Les FDS disposent également d'informations sur les mouvements de l'organisation terroriste dans toutes les localités qu'elles contrôlent. Les Kurdes vivant dans la région ont été informés par ceux qui ont fui la région environnante à l'époque du soi-disant califat de ce que faisait Daesh. À l'exception de Kirkouk, Daesh a à peine pénétré dans le Kurdistan irakien, ce qui a mis les civils kurdes en alerte pour s'assurer que cela reste le cas et que leurs milices continuent d'avoir accès aux informations qui permettront de contenir la menace. 

Diyala et sa chaîne de montagnes Hamrin ont été une cachette fréquente pour les djihadistes et le site d'attaques vicieuses, mais la pression de l'armée irakienne et des Peshmerga contre les repaires des terroristes les a mis en grande difficulté, même si la capacité opérationnelle de Daesh se maintient dans ces zones, profitant notamment du vide sécuritaire que connaît une partie du territoire de Kirkouk, disputé entre le régime irakien et l'autorité autonome kurde, qui a abandonné Kirkouk en octobre 2017 face à la poussée de l'armée irakienne. 

Conclusions finales 

Au cours de l'année 2022 et au début de l'année 2023, l'organisation terroriste a causé la mort de centaines de personnes en Syrie et en Irak, la plupart appartenant à l'armée, aux milices kurdes et aux civils. 

Daesh n'a pas la capacité guerrière et insurrectionnelle de 2013, mais il conserve la force d'attaquer les troupes et les milices syriennes et irakiennes stationnées dans la plupart de ses provinces, en particulier dans la province syrienne de Deir Ezzor et dans les provinces irakiennes de Diyala et de Kirkouk.  

Daesh est une organisation clandestine très résistante, capable de déployer une insurrection permanente en Irak et surtout en Syrie, avec une pression terroriste constante dans certaines régions des deux pays (Kirkouk et Deir Ezzor, toutes deux productrices de pétrole). 

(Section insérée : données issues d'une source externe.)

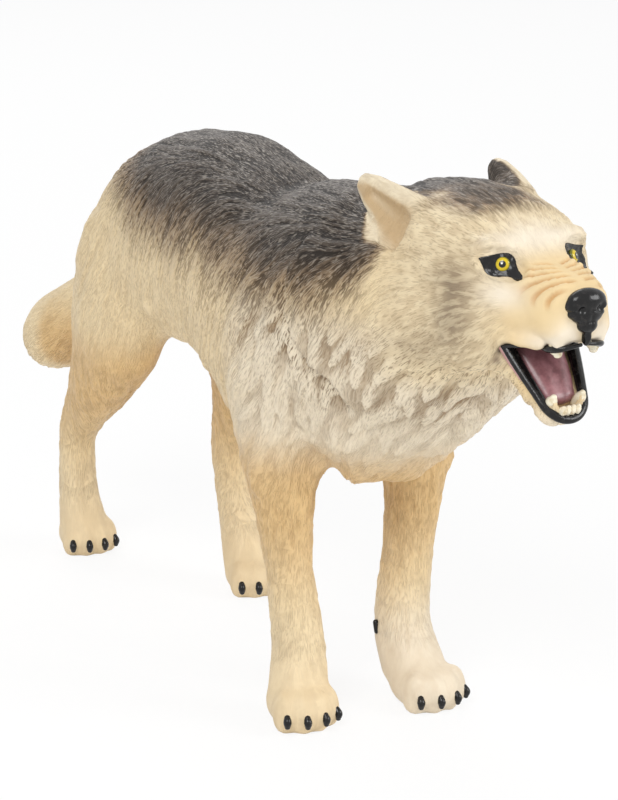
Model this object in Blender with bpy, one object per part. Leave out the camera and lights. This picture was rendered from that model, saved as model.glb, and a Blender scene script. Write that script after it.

D'autre part, l'organisation terroriste a un nouveau chef après la mort du précédent lors d'un assaut mené par des milices locales contre une maison dans un quartier de Deraa, ce qui pourrait signifier une action insurrectionnelle plus intense que celle menée jusqu'à présent. A titre d'exemple, on peut citer l'attaque menée fin décembre 2022 à Deir Ezzor contre un bus transportant des travailleurs d'une compagnie pétrolière, tuant douze d'entre eux5

De même, la contre-insurrection n'a pas cessé son activité et les opérations de l'armée syrienne et de ses alliés russes, des FDS, des États-Unis, des Peshmerga kurdes et de l'armée irakienne, etc. sont continues. 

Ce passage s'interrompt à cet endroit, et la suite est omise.